Mostly, Papou wins at cards. Although after every game, he’ll say that I won. I visit when I can, which is less often these days. Every time I visit we play cards. We play rami-gin and Bastra; which I just call ‘the jacks game’. Occasionally, Blackjack. Sometimes we’ll do Sudoku together. All of this is done over a cup of tea. Since his son, my grandpa, died, Papou hasn’t had anyone else to play cards with. Most days he plays solitaire.
We sit and play for a couple of hours, sharing polite conversation. We never talk about religion, or dating. I don’t mention the cancer and he doesn’t mention the rapid growth around my middle. But today feels like a repeat of events, it has happened to my mother and her father, as well. Sitting in this chair, playing cards with Papou. Sitting in this shell of a home we have called ‘home’ all our lives.
His face sinks a little more every time I see him. Still, he welcomes me with open arms and we sit at the trestle table and talk about normal things.
‘How is your mother?’ he asks, having only seen her yesterday.
‘She’s good, she’s happy,’ I always say. He likes to hear it from me too.
‘Are you still in the supermarket?’ he says.
‘No, I’m at the other place now making phone calls. Remember?’
‘Ah yes, I was just testing you.’ He takes his glasses off and rubs his forehead. He looks tired from a long life of raising children. I grew up in this house. My mother and her father grew up in this house. Papou has lived in this house for 60 years.
Something softened in him with age. Mum says it was me that did it, she said she’d never seen him cry until one day he followed through on his threats to give me a smack. I’d climbed on the couch and I fell and hit him in the face. He instinctively smacked me. Mum came home that night and I watched him talk to her from behind the bedroom door. He told her he smacked me but he didn’t mean to. He cried and pulled her into a stiff hug. I ran to bed before she knew that I was eavesdropping. She came in and tucked me in and we never mentioned it. I have never seen so much as a tear from him since.
Papou turns the news on, mostly for background noise. The TV begins to blare a segment about cyber bullying.
‘You know, when you were a little girl you’d come home from school, do your maths every day and play outside. You’d do the dancing on the grass. Kids now they don’t know how grass feels,’ he says, cards in one hand, waving the other for emphasis. He collects the last of the cards on the table with a jack.
He wasn’t always as soft around the face and he wasn’t always this content. There was a time when Papou could hold a grudge. He would never hurt a soul, but he could scare the hell out of any one of us when he was angry. When my mum was young, he was a perpetually angry man. Whenever his football team lost a match he would come home in a rage.
Yiayia started setting up a bed in the attic. She’d watch the football to see who’d won and if his team lost, she’d climb the ladder through the pantry and stay there until one of them fell asleep.
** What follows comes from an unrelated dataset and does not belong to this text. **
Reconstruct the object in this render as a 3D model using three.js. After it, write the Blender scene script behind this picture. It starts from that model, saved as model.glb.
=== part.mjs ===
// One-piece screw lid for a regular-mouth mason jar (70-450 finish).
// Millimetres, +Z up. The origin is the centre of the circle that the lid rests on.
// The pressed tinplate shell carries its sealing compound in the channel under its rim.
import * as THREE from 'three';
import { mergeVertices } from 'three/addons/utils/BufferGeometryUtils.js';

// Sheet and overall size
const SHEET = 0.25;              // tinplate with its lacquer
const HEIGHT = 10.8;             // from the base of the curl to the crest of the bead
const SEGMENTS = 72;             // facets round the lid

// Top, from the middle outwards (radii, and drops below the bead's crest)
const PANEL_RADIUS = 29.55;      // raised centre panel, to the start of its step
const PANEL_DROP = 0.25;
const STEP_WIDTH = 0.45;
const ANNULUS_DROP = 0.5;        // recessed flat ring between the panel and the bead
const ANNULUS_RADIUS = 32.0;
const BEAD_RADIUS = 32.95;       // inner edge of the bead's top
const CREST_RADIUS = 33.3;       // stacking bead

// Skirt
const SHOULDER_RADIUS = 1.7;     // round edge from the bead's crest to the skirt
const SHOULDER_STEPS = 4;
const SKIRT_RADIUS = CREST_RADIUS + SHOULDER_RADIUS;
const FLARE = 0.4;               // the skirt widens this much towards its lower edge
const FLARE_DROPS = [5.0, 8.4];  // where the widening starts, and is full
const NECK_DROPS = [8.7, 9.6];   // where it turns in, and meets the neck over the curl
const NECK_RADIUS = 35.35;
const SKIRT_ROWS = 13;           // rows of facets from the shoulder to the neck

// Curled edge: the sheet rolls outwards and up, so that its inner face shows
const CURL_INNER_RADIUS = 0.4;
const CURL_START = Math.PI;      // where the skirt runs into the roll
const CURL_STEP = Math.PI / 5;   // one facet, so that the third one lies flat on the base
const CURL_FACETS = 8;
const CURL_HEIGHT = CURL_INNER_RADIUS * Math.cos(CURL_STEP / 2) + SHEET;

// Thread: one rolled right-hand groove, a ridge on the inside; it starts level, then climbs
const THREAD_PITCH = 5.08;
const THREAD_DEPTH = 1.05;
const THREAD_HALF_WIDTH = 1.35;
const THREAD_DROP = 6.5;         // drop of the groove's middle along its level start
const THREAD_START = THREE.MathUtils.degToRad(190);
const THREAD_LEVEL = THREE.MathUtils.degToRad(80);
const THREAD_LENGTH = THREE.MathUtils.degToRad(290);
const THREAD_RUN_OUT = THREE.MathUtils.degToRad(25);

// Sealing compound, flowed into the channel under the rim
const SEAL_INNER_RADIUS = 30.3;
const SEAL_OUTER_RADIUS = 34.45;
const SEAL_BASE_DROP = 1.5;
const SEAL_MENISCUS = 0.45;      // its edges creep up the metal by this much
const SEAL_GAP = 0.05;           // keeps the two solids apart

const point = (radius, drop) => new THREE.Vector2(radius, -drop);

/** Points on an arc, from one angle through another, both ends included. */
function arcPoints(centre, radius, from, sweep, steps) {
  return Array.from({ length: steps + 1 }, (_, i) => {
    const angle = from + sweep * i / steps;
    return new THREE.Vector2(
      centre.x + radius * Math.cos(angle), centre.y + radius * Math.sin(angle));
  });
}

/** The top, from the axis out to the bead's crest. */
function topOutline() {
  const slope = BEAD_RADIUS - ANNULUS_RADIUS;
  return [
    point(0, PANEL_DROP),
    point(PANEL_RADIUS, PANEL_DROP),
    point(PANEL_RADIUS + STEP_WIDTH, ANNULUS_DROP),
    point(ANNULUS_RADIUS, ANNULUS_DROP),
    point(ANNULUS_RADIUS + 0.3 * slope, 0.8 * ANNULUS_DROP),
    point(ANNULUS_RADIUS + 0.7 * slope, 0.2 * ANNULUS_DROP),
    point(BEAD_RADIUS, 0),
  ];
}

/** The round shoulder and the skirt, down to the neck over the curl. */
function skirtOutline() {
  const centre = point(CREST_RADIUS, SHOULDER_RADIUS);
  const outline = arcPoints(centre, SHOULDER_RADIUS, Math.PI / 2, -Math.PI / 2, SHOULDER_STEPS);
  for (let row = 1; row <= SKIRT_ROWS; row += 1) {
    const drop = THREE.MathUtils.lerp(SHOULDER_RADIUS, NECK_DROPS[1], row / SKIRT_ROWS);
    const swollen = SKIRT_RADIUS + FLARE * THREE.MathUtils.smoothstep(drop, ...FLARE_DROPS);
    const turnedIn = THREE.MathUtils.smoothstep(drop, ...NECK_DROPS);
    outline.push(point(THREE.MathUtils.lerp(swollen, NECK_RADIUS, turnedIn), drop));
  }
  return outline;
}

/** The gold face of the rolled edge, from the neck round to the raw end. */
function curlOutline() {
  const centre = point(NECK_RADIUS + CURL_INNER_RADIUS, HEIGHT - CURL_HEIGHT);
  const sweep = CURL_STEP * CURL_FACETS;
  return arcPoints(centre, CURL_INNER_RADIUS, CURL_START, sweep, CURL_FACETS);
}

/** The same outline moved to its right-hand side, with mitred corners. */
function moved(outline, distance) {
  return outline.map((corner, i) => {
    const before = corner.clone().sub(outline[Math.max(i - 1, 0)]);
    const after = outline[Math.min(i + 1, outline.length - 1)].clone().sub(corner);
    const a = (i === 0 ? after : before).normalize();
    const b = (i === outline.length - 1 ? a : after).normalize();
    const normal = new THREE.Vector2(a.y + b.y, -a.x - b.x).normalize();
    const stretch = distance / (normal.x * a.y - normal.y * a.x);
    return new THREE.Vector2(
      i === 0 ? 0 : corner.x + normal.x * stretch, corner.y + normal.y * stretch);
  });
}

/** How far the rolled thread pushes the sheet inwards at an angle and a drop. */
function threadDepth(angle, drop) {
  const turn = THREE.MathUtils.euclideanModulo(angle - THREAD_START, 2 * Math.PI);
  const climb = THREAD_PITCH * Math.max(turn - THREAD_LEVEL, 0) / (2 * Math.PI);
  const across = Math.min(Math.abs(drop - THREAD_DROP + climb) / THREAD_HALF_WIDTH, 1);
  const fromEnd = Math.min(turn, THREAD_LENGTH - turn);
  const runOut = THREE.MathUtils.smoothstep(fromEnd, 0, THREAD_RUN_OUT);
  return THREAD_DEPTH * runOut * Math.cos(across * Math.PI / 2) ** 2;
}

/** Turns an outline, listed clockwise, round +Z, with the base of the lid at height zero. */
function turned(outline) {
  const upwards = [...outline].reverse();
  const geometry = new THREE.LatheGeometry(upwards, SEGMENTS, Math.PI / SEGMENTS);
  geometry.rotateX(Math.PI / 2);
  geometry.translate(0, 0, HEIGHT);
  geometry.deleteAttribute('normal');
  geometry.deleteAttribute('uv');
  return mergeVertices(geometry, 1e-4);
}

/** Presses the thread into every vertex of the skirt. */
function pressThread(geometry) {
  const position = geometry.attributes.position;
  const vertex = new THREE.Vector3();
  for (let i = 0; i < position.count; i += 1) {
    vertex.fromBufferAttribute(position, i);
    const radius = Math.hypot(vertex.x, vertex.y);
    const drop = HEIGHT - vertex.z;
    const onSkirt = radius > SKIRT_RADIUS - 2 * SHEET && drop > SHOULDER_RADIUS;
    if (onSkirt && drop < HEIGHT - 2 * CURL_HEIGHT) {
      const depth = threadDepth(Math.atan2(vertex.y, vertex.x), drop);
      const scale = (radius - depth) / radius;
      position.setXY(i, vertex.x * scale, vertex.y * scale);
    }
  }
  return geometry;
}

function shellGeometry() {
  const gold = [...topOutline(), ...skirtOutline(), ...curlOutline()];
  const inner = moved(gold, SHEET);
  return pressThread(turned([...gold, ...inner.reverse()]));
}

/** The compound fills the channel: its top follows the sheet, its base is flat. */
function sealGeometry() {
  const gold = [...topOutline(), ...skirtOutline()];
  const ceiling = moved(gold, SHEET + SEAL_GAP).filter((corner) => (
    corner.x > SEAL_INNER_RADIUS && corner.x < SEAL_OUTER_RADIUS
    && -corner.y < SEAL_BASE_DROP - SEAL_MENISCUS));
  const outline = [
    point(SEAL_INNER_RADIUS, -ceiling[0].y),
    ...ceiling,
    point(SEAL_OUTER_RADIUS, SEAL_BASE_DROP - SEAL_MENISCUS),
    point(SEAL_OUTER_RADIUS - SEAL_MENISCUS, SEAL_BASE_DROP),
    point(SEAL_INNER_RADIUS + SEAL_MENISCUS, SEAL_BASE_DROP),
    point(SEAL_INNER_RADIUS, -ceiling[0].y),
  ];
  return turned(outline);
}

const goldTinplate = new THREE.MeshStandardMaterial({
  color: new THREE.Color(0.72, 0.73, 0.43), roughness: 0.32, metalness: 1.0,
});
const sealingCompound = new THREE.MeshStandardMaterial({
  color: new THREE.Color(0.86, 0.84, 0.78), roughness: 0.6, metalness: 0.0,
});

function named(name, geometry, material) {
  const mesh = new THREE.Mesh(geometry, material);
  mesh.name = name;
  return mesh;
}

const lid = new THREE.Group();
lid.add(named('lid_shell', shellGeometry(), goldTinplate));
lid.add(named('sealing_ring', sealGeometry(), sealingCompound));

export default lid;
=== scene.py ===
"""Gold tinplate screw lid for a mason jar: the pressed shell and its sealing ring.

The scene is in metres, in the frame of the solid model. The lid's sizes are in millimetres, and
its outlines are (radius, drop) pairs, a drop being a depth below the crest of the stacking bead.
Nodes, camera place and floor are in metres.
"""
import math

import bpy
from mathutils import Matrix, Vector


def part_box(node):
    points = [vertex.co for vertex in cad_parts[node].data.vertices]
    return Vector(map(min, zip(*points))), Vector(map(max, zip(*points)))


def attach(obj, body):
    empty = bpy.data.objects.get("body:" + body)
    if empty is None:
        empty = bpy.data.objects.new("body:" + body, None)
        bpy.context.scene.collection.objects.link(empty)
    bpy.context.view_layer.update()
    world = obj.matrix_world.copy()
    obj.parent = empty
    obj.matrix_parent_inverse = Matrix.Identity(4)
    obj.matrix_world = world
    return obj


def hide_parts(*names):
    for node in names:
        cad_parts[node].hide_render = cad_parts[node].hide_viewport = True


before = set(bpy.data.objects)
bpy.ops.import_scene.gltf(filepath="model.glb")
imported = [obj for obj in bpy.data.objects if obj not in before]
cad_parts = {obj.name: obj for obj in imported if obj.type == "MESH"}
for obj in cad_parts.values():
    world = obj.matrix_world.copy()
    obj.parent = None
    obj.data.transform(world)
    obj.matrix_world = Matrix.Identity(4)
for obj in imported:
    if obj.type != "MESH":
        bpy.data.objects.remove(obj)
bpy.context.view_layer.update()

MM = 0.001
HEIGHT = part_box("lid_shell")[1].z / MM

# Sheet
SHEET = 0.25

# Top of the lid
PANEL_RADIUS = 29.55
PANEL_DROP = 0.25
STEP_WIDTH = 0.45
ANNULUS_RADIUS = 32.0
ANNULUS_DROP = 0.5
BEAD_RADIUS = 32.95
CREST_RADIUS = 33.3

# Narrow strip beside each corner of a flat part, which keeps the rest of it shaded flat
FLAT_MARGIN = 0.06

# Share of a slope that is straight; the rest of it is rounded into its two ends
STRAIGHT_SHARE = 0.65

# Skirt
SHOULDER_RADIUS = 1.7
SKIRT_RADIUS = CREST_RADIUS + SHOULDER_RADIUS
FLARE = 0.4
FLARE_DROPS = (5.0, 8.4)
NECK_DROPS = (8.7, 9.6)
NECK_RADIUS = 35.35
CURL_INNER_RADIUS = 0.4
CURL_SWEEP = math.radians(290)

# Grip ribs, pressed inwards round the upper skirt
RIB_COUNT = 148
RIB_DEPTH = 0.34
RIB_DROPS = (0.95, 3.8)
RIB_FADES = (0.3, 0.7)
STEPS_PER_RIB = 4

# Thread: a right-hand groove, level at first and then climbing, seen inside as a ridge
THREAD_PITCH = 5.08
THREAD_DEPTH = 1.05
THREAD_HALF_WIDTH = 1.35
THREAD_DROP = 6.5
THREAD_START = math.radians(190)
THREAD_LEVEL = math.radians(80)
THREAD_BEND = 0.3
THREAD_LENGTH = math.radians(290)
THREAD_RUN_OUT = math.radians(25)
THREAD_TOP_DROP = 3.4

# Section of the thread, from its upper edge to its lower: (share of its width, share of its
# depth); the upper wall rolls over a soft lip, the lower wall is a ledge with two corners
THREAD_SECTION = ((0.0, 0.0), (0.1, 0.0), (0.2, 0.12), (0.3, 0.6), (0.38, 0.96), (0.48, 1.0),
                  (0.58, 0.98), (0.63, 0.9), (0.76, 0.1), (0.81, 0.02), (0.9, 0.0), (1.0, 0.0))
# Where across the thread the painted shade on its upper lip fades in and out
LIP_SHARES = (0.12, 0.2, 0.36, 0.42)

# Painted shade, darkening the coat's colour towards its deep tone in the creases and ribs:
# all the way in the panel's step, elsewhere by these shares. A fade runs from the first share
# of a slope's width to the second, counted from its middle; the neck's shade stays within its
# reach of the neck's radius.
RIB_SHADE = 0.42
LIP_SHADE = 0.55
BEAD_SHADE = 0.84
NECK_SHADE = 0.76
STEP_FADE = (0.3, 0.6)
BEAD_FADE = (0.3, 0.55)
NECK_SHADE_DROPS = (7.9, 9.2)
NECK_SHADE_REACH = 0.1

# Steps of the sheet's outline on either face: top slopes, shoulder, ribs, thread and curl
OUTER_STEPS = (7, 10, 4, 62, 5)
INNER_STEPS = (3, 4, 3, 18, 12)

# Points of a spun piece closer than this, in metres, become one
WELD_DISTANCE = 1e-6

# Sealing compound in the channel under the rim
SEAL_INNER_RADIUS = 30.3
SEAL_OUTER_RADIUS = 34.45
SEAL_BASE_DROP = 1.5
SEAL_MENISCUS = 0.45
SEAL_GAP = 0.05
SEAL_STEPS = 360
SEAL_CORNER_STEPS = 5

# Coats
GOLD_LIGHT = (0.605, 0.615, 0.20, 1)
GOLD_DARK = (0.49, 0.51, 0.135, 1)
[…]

Mum said she’d slept there once; the night she’d told him she was to become a single parent, after being raised by one herself.
I shuffle the deck and deal four cards each and four cards face up on the table. Papou takes the cards and begins the game.
‘It’s because the parents. They don’t have time. See we – I — always had time for you. You went in the sun. And your mother, too.’ He inhales his tea, and, with a shaky hand, lays his cards on the table.
‘Papou,’ I say. He looks up from his cards to meet my gaze. I put my cards on the table. ‘Papou, you are going to be a great-great-grandfather.’ The words spill out of my mouth before I can stop them.
‘I know,’ he says with an ear-to-ear smile. He places his cards on the table and pushes them towards my pile. ‘You win,’ he says.
He puts his hands over mine. A single tear trails from his chin.